Nonetheless Lenin did make history. In the April Theses of 1917 he drafted a strategy for the party to seize power. In October he insisted that power should be seized. In March 1918 he fended off a German invasion of Russia by getting a separate treaty signed at Brest-Litovsk. In 1921 he introduced the New Economic Policy and saved the Soviet state from being overwhelmed by popular rebellion. If Lenin had not campaigned for these strategical shifts, the USSR would never have been established and consolidated.

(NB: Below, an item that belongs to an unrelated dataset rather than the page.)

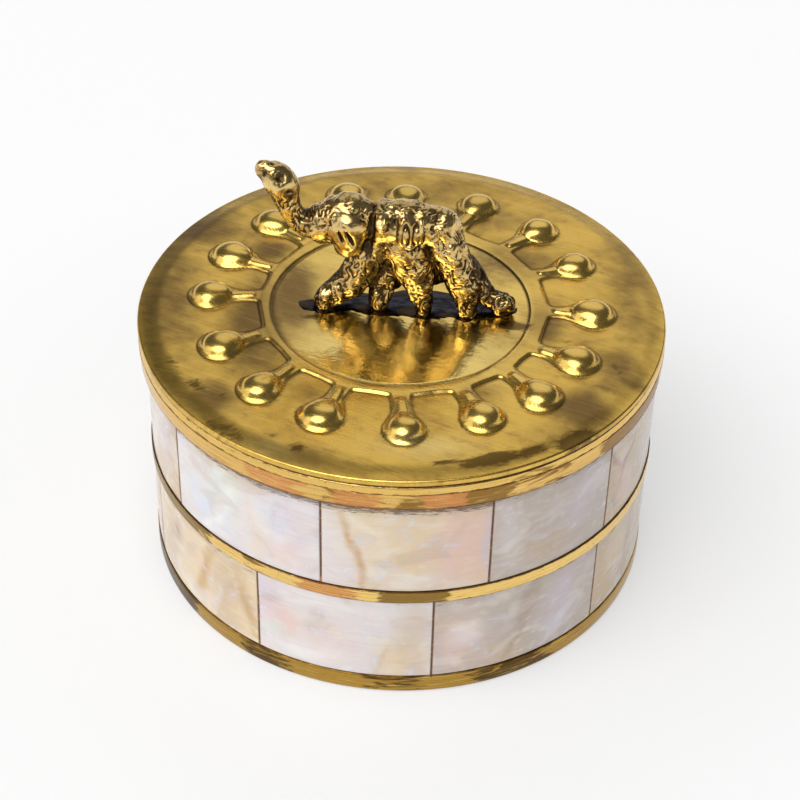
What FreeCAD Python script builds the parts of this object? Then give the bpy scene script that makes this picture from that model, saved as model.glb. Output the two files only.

Not everything done by Lenin was carefully conceived. In particular, he had little foresight about what he was doing when he set up the centralised one-party state. One of the great malignancies of the twentieth century was created more by off-the-cuff measures than by grandiose planning. Yet the creation was far from being a complete accident. Lenin, even at his most improvisational, thought and acted in accordance with his long-held basic assumptions. He liked what he had done in his career. He was proud of his doctrines, his party and his revolution. And his influence was not confined to the events of his lifetime. His institutional legacy was immense. Lenin set up the Sovnarkom and dispersed the Constituent Assembly. Lenin created the Cheka. Lenin convoked the Communist International. More basically he had an impact upon assumptions. Lenin eliminated concern for ethics. Lenin justified dictatorship and terror. Lenin applauded the political vanguard and the need for firm leadership. Lenin convinced his party that his Marxism was pure and that it embodied the only correct policies. In strategy, institutions and assumptions Lenin had a lasting impact upon far-left socialism for his country and the world.